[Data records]
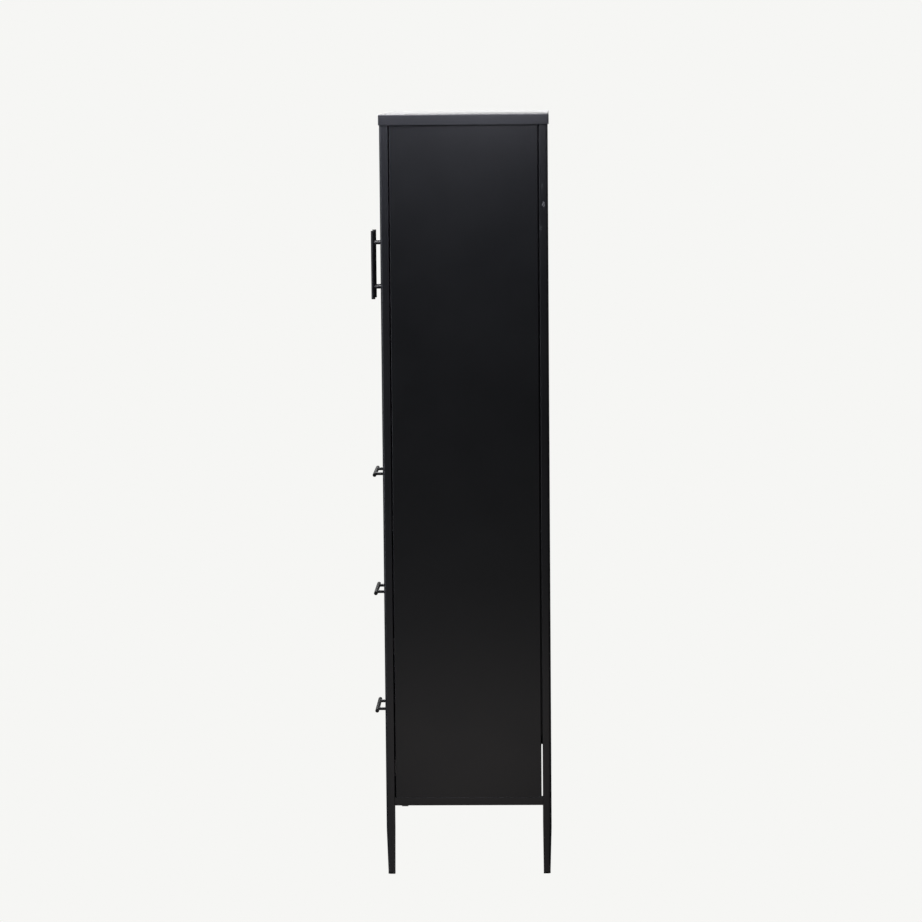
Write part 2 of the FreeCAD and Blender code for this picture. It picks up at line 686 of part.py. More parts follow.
def hinge_bushings():
    """Flanged plastic bushings in the right door's top and bottom edges."""
    pieces = []
    for z, up in ((DOOR_Z0, 1), (DOOR_Z1, -1)):
        axis = V(0, 0, up)
        foot = V(PIVOT_X, PIVOT_Y, z) - axis * BUSH_FLANGE_T
        flange = Part.makeCylinder(BUSH_FLANGE_R, BUSH_FLANGE_T, foot, axis)
        body = Part.makeCylinder(BUSH_R, BUSH_LENGTH, foot, axis)
        bore = Part.makeCylinder(BUSH_BORE_R, BUSH_LENGTH + 2.0, foot - axis, axis)
        pieces.append(fuse([flange, body]).cut(bore))
    return Part.makeCompound(pieces)


def drawer_span(index):
    """Bottom and top of one drawer front."""
    z0 = DRAWER_Z0 + index * DRAWER_PITCH
    return z0, z0 + DRAWER_H


def drawer_front(index):
    """Drawer front skin with holes for the handle screws."""
    z0, z1 = drawer_span(index)
    skin = front_pan(-FRONT_X, FRONT_X, z0, z1)
    points = handle_points((0.0, (z0 + z1) / 2), False)
    return skin.cut([handle_hole(point, SCREW_HOLE_R, 1.0) for point in points])


def drawer_tray(index):
    """Folded open tray behind the front."""
    z0 = drawer_span(index)[0] + TRAY_LIFT
    low = (-TRAY_X, FRONT_Y1, z0)
    high = (TRAY_X, TRAY_Y1, z0 + TRAY_H)
    return tray_shape(low, high, 2, z0, SHEET, BEND)


def build_frame():
    """Everything that stands still."""
    nodes = {
        "foot_glides": foot_glides(),
        "top_cap": top_cap(),
        "cap_screws": Part.makeCompound([cap_screw(x, 0.0) for x in CAP_SCREW_X]),
        "bottom_rail_front": bottom_rail_front(),
        "bottom_rail_rear": bottom_rail_rear(),
        "top_rail_front": top_rail_front(),
        "top_rail_rear": top_rail_rear(),
        "bottom_panel": bottom_panel(),
        "back_panel": back_panel(),
        "divider_shelf": divider_shelf(),
        "adjustable_shelf": shelf(SHELF_X, SHELF_Y0, SHELF_Y1, SHELF_TOP),
        "shelf_clips": shelf_clips(),
        "magnet_catches": magnet_catches(),
        "frame_screws": frame_screws(),
        "rail_screws": rail_screws(),
    }
    pairs = {
        "post_front": post(True),
        "post_rear": post(False),
        "side_panel": side_panel(),
        "bottom_rail": side_rail(),
        "hinge_brackets": hinge_brackets(),
    }
    for index, name in enumerate(DRAWERS):
        pairs["runner_fixed_" + name] = runner_fixed(index)
    add_pairs(nodes, pairs)
    return nodes


def add_pairs(nodes, pairs):
    """Add a right-hand piece and its mirrored left-hand twin under both names."""
    for name, shape in pairs.items():
        nodes[name + "_right"] = shape
        nodes[name + "_left"] = mirror_x(shape)


def build_doors():
    """Both doors, closed."""
    nodes = {}
    centre = (DOOR_HANDLE_X, DOOR_HANDLE_Z)
    add_pairs(nodes, {
        "door_skin": door_skin(),
        "door_liner": door_liner(),
        "door_handle": handle(centre, True),
        "door_handle_screws": handle_screws(centre, True),
        "hinge_bushings": hinge_bushings(),
    })
    return nodes


def build_drawers():
    """Three drawers, closed."""
    nodes = {}
    for index, name in enumerate(DRAWERS):
        centre = (0.0, sum(drawer_span(index)) / 2)
        nodes["drawer_front_" + name] = drawer_front(index)
        nodes["drawer_tray_" + name] = drawer_tray(index)
        nodes["drawer_handle_" + name] = handle(centre, False)
        nodes["drawer_handle_screws_" + name] = handle_screws(centre, False)
        add_pairs(nodes, {"runner_moving_" + name: runner_moving(index)})
    return nodes


def main():
    """Build every node and export it."""
    os.makedirs("parts", exist_ok=True)
    nodes = {}
    for group in (build_frame(), build_doors(), build_drawers()):
        nodes.update(group)
    for name, shape in nodes.items():
        shape.exportStep("parts/" + name + ".step")


main()
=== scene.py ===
import json
import math

import bmesh
import bpy
from mathutils import Matrix, Vector


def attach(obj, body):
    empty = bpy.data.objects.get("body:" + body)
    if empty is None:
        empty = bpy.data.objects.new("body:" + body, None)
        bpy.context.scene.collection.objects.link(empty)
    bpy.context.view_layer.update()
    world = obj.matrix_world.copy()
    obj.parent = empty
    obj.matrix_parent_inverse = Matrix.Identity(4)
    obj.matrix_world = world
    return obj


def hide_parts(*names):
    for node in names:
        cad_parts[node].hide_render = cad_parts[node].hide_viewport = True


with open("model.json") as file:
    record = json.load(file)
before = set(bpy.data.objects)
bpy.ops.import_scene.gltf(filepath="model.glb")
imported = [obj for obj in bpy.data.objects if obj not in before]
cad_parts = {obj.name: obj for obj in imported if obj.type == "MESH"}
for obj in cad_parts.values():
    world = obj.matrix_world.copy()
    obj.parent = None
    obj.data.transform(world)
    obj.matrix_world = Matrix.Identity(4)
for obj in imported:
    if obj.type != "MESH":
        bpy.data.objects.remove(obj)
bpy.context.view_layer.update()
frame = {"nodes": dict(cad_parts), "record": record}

MM = 0.001
WELD_GAP = 0.005 * MM
FOLD_ANGLE = math.radians(32)

# Camera: where it stands and how it is turned, beside the cabinet's right-hand side
CAMERA_PLACE = (8.4747, 0.2160, 1.8765)
CAMERA_TURN = math.radians(91.4820)
CAMERA_DOWN = math.radians(6.2698)
CAMERA_TILT = math.radians(-0.4952)
CAMERA_LENS = 135.123
CAMERA_SENSOR = 36.0
CAMERA_REACH = 200.0

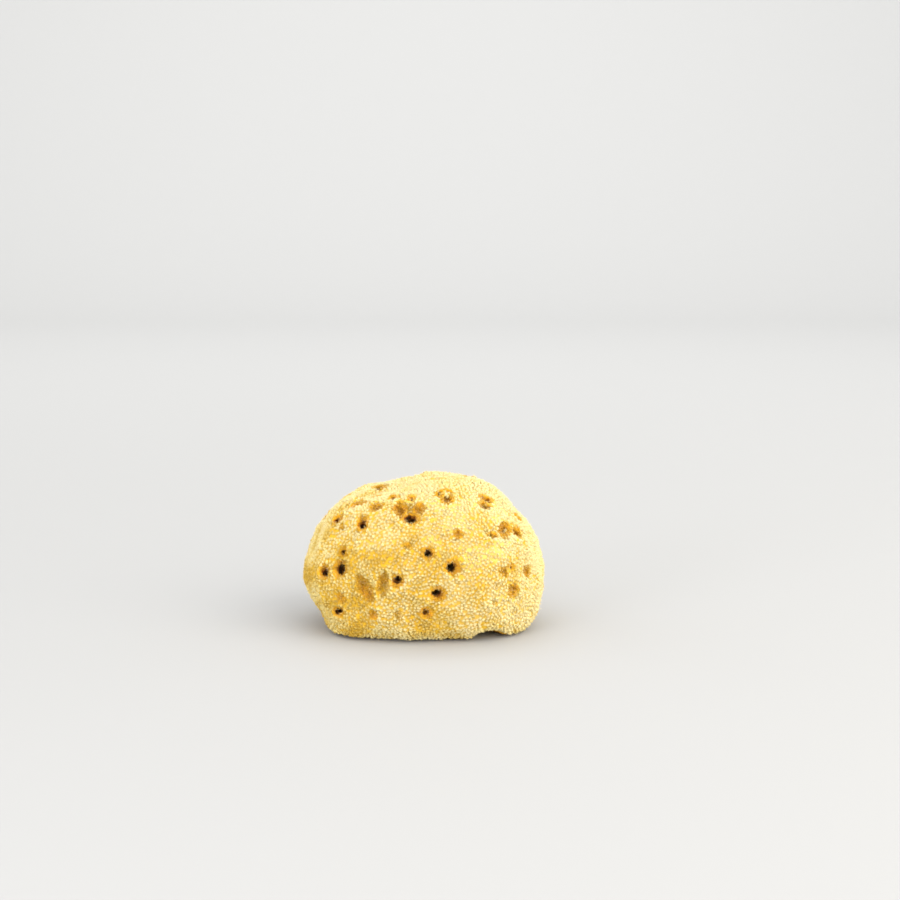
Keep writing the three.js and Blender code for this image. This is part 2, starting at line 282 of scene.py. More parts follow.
def crease(tree, position, normal, start, end):
    """How far one crease lifts the skin: a lip along a line, and a trough behind the lip."""
    line = end - start
    unit = line.normalized()
    from_start = add_node(tree, "ShaderNodeVectorMath", SUBTRACT, {0: position, 1: start})
    along = add_node(
        tree, "ShaderNodeVectorMath", DOT_PRODUCT, {0: from_start.outputs[0], 1: unit}
    ).outputs["Value"]
    behind = add_node(tree, "ShaderNodeVectorMath", {"operation": "CROSS_PRODUCT"}, {0: normal, 1: unit})
    back = add_node(
        tree, "ShaderNodeVectorMath", DOT_PRODUCT, {0: from_start.outputs[0], 1: behind.outputs[0]}
    ).outputs["Value"]
    height = 0.0
    for centre, rise in ((0, CREASE_LIP), (CREASE_BACK, -CREASE_TROUGH)):
        off = add_node(tree, "ShaderNodeMath", SUBTRACT, {0: back, 1: centre})
        far = add_node(tree, "ShaderNodeMath", {"operation": "ABSOLUTE"}, {0: off.outputs[0]})
        bank = add_node(
            tree,
            "ShaderNodeMapRange",
            SMOOTH,
            {"Value": far.outputs[0], "From Max": CREASE_BANK, "To Min": rise, "To Max": 0},
        )
        height = add_node(tree, "ShaderNodeMath", ADD, {0: bank.outputs[0], 1: height}).outputs[0]

    # It fades over the last sixth of the line at each end, and outside the ball that the line crosses
    middle = (start + end) / 2
    from_middle = add_node(tree, "ShaderNodeMath", SUBTRACT, {0: along, 1: line.length / 2})
    past = add_node(tree, "ShaderNodeMath", {"operation": "ABSOLUTE"}, {0: from_middle.outputs[0]})
    inside = add_node(
        tree,
        "ShaderNodeMapRange",
        SMOOTH,
        {"Value": past.outputs[0], "From Min": line.length / 2, "From Max": line.length / 3},
    )
    reach = add_node(tree, "ShaderNodeVectorMath", {"operation": "DISTANCE"}, {0: position, 1: middle})
    near = add_node(
        tree,
        "ShaderNodeMapRange",
        SMOOTH,
        {
            "Value": reach.outputs["Value"],
            "From Min": line.length / 2 + CREASE_REACH,
            "From Max": line.length / 2,
        },
    )
    for share in (inside, near):
        height = add_node(tree, "ShaderNodeMath", MULTIPLY, {0: height, 1: share.outputs[0]}).outputs[0]
    return height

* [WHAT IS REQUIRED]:
Return only the lines spanning from the first line of the material through the line with "return z0, z0 + DRAWER_H", copied exactly, both ends kept.

* [WRITTEN RESPONSE]:
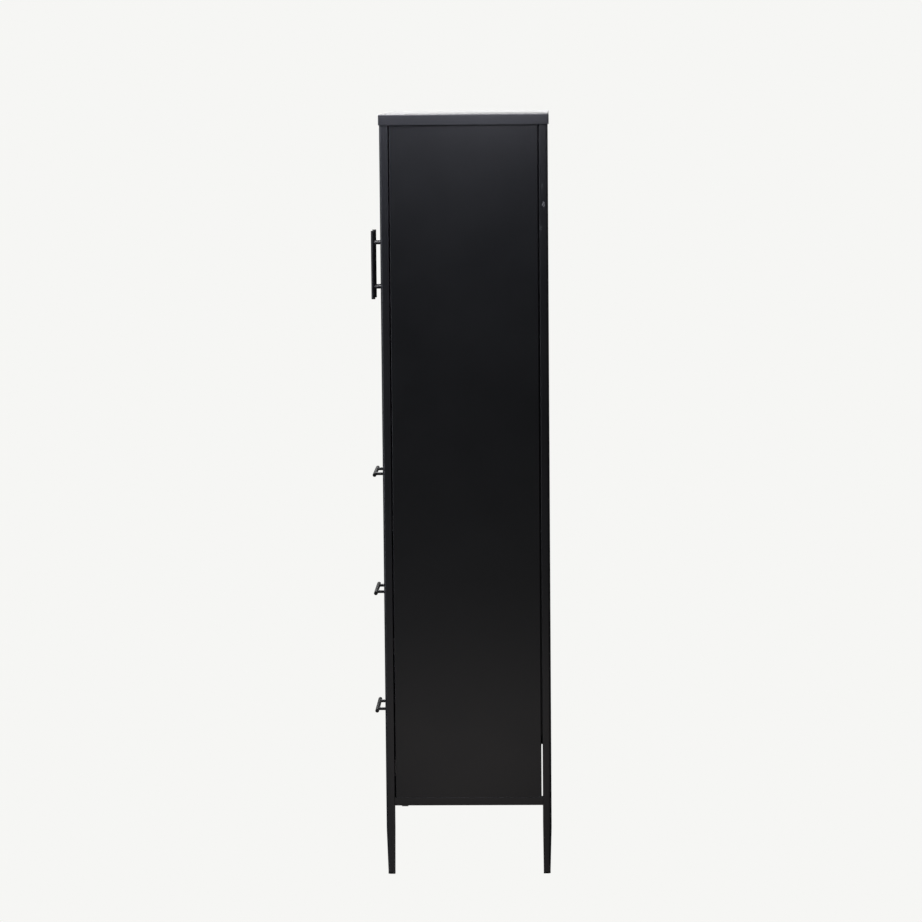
Write part 2 of the FreeCAD and Blender code for this picture. It picks up at line 686 of part.py. More parts follow.
def hinge_bushings():
    """Flanged plastic bushings in the right door's top and bottom edges."""
    pieces = []
    for z, up in ((DOOR_Z0, 1), (DOOR_Z1, -1)):
        axis = V(0, 0, up)
        foot = V(PIVOT_X, PIVOT_Y, z) - axis * BUSH_FLANGE_T
        flange = Part.makeCylinder(BUSH_FLANGE_R, BUSH_FLANGE_T, foot, axis)
        body = Part.makeCylinder(BUSH_R, BUSH_LENGTH, foot, axis)
        bore = Part.makeCylinder(BUSH_BORE_R, BUSH_LENGTH + 2.0, foot - axis, axis)
        pieces.append(fuse([flange, body]).cut(bore))
    return Part.makeCompound(pieces)


def drawer_span(index):
    """Bottom and top of one drawer front."""
    z0 = DRAWER_Z0 + index * DRAWER_PITCH
    return z0, z0 + DRAWER_H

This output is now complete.